#### [Objective]
Print, exactly as they stand, the lines from the start of the listing to the line containing "return (1 - arch)", inclusive.

── Records

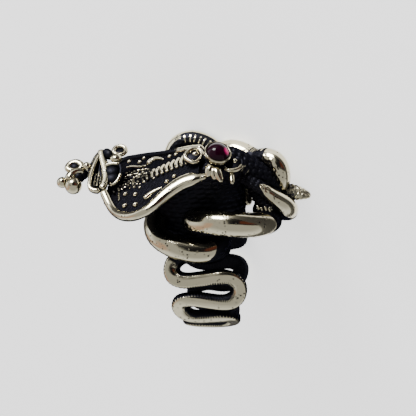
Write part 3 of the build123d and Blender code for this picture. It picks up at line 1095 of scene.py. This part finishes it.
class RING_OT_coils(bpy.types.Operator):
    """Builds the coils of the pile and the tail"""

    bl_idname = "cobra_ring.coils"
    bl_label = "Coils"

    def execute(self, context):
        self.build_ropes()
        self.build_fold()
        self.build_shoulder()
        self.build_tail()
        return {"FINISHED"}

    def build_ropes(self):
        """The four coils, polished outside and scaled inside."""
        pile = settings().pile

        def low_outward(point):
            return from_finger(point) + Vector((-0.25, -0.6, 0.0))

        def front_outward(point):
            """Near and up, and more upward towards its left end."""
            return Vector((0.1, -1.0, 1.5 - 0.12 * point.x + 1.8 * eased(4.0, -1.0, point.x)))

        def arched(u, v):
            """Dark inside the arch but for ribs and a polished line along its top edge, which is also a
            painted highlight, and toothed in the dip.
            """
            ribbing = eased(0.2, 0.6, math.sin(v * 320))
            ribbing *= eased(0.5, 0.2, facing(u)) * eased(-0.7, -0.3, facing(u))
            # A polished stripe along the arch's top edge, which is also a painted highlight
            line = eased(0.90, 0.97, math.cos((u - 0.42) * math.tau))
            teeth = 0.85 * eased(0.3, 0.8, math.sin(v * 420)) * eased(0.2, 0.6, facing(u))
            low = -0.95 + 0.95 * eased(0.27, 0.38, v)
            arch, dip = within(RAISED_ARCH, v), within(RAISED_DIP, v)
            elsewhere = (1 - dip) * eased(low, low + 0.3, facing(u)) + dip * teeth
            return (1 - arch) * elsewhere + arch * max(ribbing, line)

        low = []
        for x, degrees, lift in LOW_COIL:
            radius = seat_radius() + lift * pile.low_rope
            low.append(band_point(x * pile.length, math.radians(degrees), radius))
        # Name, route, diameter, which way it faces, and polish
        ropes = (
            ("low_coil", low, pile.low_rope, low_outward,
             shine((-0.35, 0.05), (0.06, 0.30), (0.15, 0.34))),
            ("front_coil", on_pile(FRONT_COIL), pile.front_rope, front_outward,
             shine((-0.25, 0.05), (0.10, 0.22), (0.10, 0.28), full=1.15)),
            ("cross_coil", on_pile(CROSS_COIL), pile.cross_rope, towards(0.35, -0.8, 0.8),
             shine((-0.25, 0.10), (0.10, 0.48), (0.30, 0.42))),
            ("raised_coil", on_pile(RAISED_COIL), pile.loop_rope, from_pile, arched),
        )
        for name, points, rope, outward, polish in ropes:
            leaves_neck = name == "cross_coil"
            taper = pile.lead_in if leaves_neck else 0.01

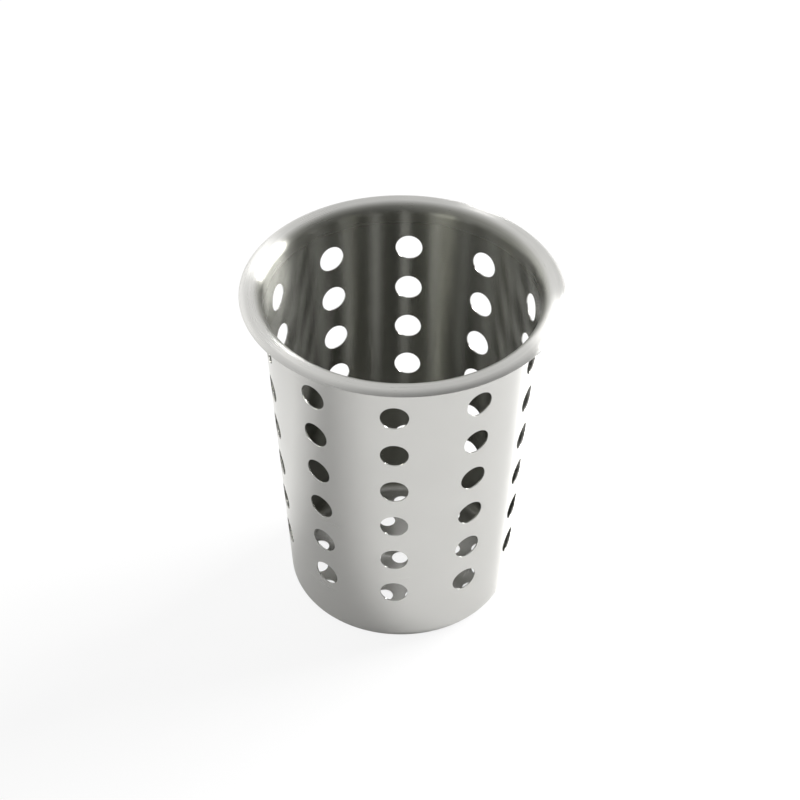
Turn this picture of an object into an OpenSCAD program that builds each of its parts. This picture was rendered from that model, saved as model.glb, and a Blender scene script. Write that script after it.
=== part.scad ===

────

#### [Response to this task]
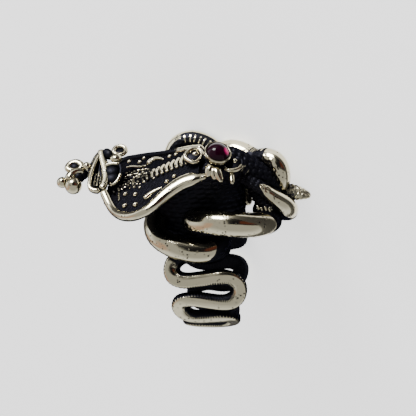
Write part 3 of the build123d and Blender code for this picture. It picks up at line 1095 of scene.py. This part finishes it.
class RING_OT_coils(bpy.types.Operator):
    """Builds the coils of the pile and the tail"""

    bl_idname = "cobra_ring.coils"
    bl_label = "Coils"

    def execute(self, context):
        self.build_ropes()
        self.build_fold()
        self.build_shoulder()
        self.build_tail()
        return {"FINISHED"}

    def build_ropes(self):
        """The four coils, polished outside and scaled inside."""
        pile = settings().pile

        def low_outward(point):
            return from_finger(point) + Vector((-0.25, -0.6, 0.0))

        def front_outward(point):
            """Near and up, and more upward towards its left end."""
            return Vector((0.1, -1.0, 1.5 - 0.12 * point.x + 1.8 * eased(4.0, -1.0, point.x)))

        def arched(u, v):
            """Dark inside the arch but for ribs and a polished line along its top edge, which is also a
            painted highlight, and toothed in the dip.
            """
            ribbing = eased(0.2, 0.6, math.sin(v * 320))
            ribbing *= eased(0.5, 0.2, facing(u)) * eased(-0.7, -0.3, facing(u))
            # A polished stripe along the arch's top edge, which is also a painted highlight
            line = eased(0.90, 0.97, math.cos((u - 0.42) * math.tau))
            teeth = 0.85 * eased(0.3, 0.8, math.sin(v * 420)) * eased(0.2, 0.6, facing(u))
            low = -0.95 + 0.95 * eased(0.27, 0.38, v)
            arch, dip = within(RAISED_ARCH, v), within(RAISED_DIP, v)
            elsewhere = (1 - dip) * eased(low, low + 0.3, facing(u)) + dip * teeth
            return (1 - arch) * elsewhere + arch * max(ribbing, line)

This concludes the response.